● Task requirements
Return verbatim the inclusive range of lines running from the line that contains "Write the three.js" to the line that contains "wasm.setup();". Omit every other line.

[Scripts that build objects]

• • • • •

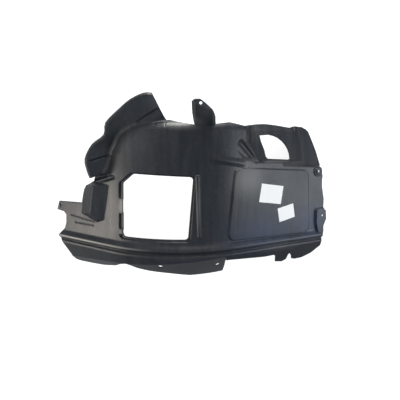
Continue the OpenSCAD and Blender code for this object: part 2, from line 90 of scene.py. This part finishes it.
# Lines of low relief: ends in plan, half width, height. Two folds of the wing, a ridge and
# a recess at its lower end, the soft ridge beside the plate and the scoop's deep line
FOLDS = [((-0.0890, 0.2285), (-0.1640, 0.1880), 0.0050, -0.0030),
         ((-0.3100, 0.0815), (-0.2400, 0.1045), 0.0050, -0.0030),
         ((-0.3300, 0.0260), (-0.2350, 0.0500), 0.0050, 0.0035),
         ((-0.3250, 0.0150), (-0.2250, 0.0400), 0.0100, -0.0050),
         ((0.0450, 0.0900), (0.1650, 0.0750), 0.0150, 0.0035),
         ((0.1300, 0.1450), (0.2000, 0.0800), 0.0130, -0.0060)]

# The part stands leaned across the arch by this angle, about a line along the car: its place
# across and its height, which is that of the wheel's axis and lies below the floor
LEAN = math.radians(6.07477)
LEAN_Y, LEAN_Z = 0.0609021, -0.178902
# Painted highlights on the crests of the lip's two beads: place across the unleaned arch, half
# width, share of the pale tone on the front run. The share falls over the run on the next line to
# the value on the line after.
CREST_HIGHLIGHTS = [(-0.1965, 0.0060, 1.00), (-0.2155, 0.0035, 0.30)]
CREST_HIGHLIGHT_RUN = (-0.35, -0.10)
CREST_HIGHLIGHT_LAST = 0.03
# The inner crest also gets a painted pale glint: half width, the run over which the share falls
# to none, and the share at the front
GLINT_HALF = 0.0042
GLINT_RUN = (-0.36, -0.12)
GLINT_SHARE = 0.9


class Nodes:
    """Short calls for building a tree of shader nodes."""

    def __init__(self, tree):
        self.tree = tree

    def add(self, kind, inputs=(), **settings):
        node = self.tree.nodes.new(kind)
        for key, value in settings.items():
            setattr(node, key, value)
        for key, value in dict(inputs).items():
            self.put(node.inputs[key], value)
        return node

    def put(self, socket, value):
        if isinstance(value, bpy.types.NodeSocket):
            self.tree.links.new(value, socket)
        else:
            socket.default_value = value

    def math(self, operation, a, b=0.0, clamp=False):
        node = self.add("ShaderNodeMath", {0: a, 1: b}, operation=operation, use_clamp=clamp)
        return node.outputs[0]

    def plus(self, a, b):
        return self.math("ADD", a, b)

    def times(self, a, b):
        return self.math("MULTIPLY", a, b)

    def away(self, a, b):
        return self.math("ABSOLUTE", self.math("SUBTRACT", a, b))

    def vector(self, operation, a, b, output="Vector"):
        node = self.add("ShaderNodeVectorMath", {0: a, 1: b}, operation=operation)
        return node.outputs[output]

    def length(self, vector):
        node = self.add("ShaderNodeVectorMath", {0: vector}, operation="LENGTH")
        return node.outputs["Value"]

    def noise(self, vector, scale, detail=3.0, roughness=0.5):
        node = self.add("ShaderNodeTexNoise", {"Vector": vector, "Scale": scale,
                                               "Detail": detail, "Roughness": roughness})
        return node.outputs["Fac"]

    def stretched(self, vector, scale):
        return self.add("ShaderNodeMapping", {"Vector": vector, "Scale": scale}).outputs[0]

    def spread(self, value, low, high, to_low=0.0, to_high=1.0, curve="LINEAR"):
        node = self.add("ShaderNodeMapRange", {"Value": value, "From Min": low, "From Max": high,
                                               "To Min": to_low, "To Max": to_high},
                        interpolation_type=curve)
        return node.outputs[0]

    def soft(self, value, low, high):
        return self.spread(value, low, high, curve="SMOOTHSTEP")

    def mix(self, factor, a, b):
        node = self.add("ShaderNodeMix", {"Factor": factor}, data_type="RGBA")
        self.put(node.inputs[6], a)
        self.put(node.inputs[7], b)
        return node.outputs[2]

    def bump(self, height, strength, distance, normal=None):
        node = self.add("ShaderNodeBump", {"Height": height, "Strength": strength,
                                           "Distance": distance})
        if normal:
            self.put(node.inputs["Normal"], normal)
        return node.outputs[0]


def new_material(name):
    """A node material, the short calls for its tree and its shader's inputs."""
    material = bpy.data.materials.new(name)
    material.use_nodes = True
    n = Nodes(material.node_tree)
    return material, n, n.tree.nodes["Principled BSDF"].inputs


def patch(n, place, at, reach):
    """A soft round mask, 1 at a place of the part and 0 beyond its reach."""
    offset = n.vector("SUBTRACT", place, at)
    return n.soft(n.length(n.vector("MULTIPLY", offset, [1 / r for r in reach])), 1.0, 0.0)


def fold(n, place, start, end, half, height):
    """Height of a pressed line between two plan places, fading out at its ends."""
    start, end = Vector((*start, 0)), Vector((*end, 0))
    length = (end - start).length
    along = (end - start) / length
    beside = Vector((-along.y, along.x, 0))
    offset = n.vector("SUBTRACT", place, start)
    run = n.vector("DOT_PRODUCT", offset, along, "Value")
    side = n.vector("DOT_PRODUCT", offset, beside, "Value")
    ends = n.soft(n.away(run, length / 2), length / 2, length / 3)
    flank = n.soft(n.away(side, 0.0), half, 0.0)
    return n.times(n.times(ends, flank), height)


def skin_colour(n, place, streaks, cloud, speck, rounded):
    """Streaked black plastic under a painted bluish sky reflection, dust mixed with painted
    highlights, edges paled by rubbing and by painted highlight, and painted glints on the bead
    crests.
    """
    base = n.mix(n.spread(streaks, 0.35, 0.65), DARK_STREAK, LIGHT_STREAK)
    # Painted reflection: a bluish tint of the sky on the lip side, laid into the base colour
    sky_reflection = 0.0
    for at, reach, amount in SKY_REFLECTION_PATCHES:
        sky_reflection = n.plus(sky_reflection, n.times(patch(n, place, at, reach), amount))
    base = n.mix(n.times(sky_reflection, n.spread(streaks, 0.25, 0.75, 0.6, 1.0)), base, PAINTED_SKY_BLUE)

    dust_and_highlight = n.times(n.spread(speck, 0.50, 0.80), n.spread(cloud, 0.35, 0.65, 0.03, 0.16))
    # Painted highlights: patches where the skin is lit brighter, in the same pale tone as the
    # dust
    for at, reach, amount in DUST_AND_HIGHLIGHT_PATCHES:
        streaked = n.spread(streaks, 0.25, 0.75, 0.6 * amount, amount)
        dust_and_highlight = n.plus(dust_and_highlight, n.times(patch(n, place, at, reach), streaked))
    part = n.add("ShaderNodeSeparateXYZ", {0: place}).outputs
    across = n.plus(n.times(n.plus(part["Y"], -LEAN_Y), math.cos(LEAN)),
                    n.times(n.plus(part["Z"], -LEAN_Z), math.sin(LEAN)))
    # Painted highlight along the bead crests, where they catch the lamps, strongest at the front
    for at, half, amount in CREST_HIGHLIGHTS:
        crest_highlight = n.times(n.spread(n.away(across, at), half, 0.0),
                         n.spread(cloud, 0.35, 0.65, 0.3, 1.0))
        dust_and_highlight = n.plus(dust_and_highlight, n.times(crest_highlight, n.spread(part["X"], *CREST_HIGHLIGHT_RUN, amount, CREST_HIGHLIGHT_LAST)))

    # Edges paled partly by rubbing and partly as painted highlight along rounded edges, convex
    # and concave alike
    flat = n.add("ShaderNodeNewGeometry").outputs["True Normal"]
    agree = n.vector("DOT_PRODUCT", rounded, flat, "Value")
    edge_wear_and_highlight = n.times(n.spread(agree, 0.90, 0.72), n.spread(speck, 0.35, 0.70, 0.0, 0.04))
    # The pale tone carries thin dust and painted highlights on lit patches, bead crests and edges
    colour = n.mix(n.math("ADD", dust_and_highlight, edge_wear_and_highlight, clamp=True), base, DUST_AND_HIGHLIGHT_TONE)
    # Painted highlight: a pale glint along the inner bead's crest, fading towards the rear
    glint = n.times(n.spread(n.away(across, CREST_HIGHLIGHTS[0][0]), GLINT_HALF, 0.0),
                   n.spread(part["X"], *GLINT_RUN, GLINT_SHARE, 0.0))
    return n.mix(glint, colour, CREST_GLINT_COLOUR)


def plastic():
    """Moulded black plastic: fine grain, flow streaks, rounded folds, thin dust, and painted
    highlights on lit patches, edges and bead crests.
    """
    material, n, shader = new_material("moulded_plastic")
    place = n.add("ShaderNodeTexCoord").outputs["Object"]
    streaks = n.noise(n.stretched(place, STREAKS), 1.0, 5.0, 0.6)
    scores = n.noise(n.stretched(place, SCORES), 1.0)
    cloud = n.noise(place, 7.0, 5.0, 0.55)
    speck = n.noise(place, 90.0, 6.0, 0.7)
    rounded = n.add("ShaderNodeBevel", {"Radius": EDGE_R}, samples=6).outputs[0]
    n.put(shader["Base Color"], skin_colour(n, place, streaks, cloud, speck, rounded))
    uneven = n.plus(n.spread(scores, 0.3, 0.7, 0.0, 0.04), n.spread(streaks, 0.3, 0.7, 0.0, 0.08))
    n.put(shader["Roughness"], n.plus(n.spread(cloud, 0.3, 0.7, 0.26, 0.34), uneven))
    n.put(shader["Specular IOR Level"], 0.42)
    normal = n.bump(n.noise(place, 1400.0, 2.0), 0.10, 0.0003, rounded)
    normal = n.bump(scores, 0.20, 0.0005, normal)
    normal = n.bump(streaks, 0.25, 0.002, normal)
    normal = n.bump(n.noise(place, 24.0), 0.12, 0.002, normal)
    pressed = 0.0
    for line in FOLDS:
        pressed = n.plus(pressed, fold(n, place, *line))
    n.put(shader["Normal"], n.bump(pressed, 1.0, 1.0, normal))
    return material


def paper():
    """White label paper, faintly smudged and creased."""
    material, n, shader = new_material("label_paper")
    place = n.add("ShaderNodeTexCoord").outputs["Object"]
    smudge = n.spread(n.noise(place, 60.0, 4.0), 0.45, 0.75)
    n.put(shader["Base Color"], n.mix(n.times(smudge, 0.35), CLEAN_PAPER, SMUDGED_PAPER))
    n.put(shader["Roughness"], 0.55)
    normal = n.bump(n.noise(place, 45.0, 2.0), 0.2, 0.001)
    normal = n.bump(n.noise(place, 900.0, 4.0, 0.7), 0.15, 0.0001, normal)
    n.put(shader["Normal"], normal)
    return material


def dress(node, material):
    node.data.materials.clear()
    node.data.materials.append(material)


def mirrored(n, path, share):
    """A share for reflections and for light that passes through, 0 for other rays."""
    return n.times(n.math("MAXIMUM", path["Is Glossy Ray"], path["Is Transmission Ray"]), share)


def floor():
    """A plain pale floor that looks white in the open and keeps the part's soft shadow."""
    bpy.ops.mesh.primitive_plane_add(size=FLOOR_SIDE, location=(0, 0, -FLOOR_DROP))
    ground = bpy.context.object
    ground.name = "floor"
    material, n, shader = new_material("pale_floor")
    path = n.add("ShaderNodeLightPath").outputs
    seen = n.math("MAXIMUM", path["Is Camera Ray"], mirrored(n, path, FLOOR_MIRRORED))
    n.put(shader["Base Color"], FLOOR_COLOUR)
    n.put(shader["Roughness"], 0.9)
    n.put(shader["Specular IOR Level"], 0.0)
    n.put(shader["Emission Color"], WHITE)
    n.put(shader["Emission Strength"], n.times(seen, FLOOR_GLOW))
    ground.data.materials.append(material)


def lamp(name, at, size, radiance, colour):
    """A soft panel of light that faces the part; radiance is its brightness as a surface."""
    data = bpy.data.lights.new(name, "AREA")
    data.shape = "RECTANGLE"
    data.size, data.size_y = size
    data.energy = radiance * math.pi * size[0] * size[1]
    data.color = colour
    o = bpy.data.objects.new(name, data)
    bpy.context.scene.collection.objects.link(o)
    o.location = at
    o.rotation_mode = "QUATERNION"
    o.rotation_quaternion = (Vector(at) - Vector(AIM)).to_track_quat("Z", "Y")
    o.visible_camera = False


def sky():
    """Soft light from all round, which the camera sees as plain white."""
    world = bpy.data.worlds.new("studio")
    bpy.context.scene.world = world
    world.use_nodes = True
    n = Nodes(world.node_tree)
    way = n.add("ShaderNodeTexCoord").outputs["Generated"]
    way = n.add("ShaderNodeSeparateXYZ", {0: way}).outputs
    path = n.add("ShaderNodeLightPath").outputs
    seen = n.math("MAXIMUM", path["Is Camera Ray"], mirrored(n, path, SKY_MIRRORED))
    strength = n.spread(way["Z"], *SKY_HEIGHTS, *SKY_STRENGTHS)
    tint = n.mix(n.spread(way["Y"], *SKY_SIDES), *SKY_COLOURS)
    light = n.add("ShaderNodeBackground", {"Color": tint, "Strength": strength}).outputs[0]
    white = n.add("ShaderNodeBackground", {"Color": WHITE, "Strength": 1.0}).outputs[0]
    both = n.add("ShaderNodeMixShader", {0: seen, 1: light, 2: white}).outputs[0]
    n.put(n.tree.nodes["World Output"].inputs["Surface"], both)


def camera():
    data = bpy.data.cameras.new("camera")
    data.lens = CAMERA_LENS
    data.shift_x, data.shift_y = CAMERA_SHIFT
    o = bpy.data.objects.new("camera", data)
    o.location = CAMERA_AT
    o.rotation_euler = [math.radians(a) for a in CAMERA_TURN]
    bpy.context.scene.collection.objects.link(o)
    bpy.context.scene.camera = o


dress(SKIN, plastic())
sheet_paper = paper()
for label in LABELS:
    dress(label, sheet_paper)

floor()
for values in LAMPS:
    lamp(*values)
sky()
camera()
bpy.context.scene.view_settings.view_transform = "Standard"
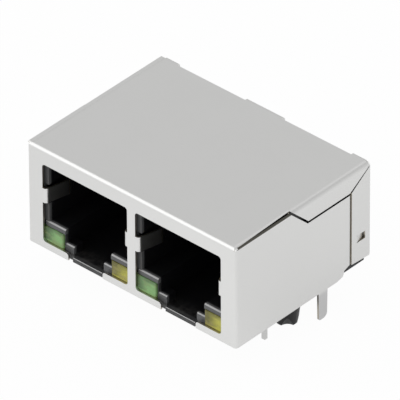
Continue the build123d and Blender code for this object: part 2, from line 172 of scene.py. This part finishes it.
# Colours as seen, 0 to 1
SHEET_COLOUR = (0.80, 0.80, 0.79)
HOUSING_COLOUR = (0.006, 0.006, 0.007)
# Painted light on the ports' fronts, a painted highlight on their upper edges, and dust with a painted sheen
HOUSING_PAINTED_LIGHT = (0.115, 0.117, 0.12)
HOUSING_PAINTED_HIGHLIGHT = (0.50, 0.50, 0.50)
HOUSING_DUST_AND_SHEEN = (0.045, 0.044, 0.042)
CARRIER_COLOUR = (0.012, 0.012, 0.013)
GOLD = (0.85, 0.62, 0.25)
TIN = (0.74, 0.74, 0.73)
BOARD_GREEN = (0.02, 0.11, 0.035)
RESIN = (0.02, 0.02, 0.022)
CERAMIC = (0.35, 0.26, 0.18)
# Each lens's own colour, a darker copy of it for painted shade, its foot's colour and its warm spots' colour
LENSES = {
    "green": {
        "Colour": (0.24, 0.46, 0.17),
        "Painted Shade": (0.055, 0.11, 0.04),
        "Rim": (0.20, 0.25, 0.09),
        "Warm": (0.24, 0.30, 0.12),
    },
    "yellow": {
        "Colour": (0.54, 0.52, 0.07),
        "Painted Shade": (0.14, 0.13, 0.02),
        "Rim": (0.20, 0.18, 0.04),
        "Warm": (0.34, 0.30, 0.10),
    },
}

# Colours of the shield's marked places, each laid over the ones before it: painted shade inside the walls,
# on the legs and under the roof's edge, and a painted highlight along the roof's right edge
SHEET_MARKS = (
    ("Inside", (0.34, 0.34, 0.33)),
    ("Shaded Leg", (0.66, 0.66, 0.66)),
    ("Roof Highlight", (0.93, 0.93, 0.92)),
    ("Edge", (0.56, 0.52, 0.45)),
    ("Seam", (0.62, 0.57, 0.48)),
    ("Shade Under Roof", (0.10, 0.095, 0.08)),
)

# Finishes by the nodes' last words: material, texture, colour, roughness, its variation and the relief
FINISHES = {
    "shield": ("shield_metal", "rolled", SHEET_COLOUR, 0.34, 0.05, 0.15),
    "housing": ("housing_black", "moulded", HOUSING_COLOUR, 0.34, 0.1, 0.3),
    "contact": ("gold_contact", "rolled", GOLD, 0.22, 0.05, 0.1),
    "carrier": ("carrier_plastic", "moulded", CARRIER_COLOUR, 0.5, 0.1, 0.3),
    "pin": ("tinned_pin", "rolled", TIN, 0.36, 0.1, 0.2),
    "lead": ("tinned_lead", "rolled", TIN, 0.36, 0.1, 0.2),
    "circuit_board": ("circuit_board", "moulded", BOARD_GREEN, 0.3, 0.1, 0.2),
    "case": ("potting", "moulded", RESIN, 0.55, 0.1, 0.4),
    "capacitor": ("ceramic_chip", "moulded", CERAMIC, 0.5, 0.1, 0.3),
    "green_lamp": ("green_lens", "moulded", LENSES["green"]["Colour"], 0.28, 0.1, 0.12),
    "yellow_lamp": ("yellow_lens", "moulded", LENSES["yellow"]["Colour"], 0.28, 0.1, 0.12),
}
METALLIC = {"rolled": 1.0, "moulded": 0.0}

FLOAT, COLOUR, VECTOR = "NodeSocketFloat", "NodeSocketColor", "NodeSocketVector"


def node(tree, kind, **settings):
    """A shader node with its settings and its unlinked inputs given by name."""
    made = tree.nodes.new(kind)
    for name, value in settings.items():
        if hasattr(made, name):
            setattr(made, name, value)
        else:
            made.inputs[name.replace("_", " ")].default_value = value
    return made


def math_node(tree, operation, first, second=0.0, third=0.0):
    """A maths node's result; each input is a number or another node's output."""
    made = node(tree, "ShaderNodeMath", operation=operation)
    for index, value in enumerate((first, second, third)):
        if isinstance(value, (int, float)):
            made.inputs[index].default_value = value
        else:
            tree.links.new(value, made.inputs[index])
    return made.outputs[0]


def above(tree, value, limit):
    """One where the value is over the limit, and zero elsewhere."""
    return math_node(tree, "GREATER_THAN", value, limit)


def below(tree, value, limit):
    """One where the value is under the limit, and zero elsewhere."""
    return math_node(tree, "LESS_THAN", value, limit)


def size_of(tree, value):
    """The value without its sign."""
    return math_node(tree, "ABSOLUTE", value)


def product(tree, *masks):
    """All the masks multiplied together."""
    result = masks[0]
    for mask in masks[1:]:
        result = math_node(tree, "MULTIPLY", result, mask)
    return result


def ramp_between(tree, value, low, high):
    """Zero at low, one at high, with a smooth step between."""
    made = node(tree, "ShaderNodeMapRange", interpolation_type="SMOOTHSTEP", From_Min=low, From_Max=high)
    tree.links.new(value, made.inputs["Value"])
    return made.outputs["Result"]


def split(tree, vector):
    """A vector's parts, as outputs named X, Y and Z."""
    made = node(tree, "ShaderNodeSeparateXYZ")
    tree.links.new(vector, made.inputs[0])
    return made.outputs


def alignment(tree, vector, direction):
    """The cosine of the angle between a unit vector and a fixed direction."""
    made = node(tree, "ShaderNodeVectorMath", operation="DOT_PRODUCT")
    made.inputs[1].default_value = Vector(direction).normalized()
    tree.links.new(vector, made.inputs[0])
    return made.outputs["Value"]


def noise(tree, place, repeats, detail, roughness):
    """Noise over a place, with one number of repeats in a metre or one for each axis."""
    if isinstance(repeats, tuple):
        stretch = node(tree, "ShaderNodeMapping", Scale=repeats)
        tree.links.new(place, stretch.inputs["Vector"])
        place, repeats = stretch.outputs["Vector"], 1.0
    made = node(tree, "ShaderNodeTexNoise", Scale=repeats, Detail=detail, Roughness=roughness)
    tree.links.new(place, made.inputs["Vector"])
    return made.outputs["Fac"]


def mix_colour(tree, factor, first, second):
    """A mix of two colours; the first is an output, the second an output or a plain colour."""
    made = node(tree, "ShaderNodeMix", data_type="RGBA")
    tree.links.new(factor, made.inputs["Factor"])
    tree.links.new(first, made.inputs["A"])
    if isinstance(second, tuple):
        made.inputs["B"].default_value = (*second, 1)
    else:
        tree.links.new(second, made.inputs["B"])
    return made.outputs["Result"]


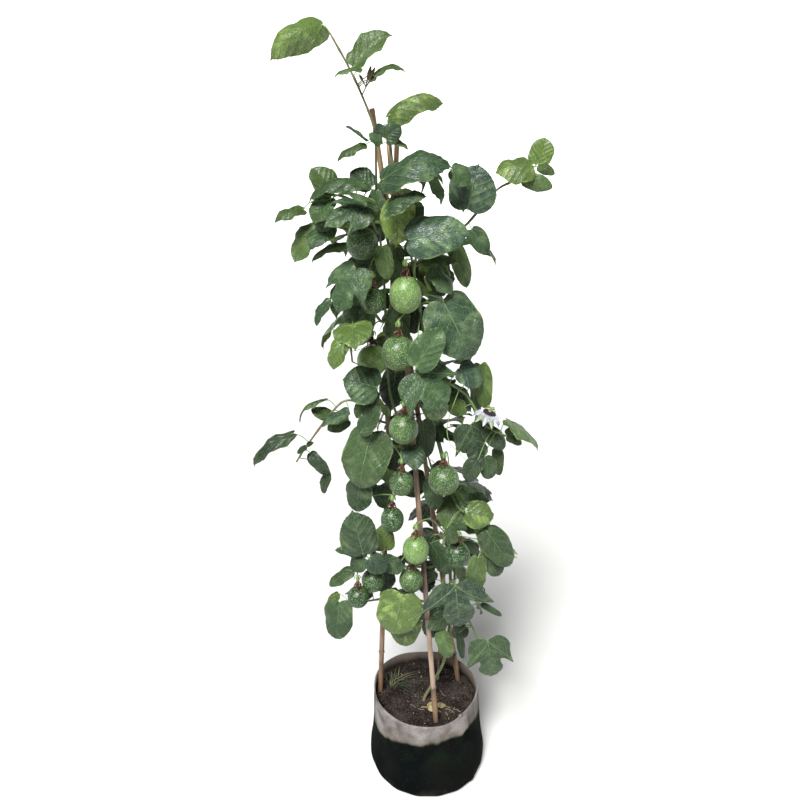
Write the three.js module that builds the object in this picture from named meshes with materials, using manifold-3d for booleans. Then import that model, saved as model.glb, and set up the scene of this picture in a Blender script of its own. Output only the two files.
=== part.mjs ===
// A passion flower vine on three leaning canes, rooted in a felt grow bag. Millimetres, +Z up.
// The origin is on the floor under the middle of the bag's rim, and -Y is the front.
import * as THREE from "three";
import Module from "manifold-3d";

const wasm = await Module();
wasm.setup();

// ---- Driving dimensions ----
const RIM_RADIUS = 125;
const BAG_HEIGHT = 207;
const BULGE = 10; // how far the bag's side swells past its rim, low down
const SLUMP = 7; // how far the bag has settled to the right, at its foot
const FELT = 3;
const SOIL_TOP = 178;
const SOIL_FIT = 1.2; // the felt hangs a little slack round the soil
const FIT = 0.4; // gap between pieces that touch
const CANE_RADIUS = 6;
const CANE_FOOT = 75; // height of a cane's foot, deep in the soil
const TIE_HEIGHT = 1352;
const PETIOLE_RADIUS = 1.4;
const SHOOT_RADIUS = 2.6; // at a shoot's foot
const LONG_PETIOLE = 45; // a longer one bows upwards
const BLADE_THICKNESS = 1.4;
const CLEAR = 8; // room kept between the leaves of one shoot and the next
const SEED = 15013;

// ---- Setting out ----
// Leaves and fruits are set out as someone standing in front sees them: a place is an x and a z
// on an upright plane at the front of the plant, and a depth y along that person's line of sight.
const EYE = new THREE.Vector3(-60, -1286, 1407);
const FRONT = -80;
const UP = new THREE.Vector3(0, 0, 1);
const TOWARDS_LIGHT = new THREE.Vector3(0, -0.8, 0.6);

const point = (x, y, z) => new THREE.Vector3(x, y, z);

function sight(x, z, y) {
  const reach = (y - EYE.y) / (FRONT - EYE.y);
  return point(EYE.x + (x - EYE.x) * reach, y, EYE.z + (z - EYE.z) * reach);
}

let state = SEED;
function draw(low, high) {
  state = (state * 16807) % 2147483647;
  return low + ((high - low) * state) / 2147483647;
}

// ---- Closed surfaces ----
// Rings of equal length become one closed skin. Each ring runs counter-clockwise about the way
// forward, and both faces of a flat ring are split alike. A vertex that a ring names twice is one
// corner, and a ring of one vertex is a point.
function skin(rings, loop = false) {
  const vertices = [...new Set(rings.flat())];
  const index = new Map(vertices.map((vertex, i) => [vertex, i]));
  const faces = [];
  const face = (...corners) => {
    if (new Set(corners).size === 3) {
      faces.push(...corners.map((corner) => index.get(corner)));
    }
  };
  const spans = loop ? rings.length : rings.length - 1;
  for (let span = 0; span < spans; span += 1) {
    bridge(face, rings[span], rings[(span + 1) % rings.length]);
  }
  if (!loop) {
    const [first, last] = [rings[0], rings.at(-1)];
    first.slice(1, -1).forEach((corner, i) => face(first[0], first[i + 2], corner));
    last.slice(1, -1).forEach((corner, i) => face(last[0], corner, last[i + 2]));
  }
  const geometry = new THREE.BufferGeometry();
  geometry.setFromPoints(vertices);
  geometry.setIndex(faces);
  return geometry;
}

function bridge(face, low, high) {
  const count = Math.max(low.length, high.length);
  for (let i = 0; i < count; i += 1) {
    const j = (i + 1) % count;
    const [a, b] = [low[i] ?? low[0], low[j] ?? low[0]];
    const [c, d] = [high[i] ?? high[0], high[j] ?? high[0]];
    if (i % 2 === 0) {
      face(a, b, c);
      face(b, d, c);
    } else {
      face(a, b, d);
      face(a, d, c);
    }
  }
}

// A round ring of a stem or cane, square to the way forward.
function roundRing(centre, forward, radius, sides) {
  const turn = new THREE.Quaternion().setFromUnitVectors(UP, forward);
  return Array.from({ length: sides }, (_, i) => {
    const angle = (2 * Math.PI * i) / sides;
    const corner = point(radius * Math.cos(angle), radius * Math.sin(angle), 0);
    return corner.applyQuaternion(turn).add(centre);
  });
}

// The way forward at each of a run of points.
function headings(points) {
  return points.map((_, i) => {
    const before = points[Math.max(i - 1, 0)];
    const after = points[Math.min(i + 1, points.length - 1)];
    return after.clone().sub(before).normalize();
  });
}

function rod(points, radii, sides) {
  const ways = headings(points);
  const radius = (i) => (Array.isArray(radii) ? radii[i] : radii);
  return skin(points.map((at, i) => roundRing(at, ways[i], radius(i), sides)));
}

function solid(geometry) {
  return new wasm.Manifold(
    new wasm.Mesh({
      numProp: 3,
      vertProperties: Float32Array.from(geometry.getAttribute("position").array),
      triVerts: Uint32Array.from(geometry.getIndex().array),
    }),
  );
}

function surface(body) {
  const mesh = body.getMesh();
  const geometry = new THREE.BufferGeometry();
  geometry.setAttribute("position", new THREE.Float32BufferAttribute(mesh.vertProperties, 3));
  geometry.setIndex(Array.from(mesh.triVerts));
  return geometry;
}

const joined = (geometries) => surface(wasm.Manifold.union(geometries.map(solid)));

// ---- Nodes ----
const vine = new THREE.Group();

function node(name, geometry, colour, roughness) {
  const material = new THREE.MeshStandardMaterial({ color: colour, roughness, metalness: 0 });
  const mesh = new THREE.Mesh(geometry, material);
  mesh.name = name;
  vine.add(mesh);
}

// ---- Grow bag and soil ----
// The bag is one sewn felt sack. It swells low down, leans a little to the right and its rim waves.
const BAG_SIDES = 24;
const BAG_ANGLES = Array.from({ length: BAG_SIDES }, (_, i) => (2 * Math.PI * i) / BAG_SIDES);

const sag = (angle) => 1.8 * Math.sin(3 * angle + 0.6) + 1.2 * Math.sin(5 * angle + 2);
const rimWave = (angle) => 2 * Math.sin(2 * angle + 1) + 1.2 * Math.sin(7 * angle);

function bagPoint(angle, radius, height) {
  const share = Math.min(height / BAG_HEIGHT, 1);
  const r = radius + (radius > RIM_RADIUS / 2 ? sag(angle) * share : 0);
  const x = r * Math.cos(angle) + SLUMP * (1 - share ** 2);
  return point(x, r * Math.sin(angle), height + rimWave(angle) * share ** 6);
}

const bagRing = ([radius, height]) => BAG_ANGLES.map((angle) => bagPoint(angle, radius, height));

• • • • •

● Response
Write the three.js module that builds the object in this picture from named meshes with materials, using manifold-3d for booleans. Then import that model, saved as model.glb, and set up the scene of this picture in a Blender script of its own. Output only the two files.
=== part.mjs ===
// A passion flower vine on three leaning canes, rooted in a felt grow bag. Millimetres, +Z up.
// The origin is on the floor under the middle of the bag's rim, and -Y is the front.
import * as THREE from "three";
import Module from "manifold-3d";

const wasm = await Module();
wasm.setup();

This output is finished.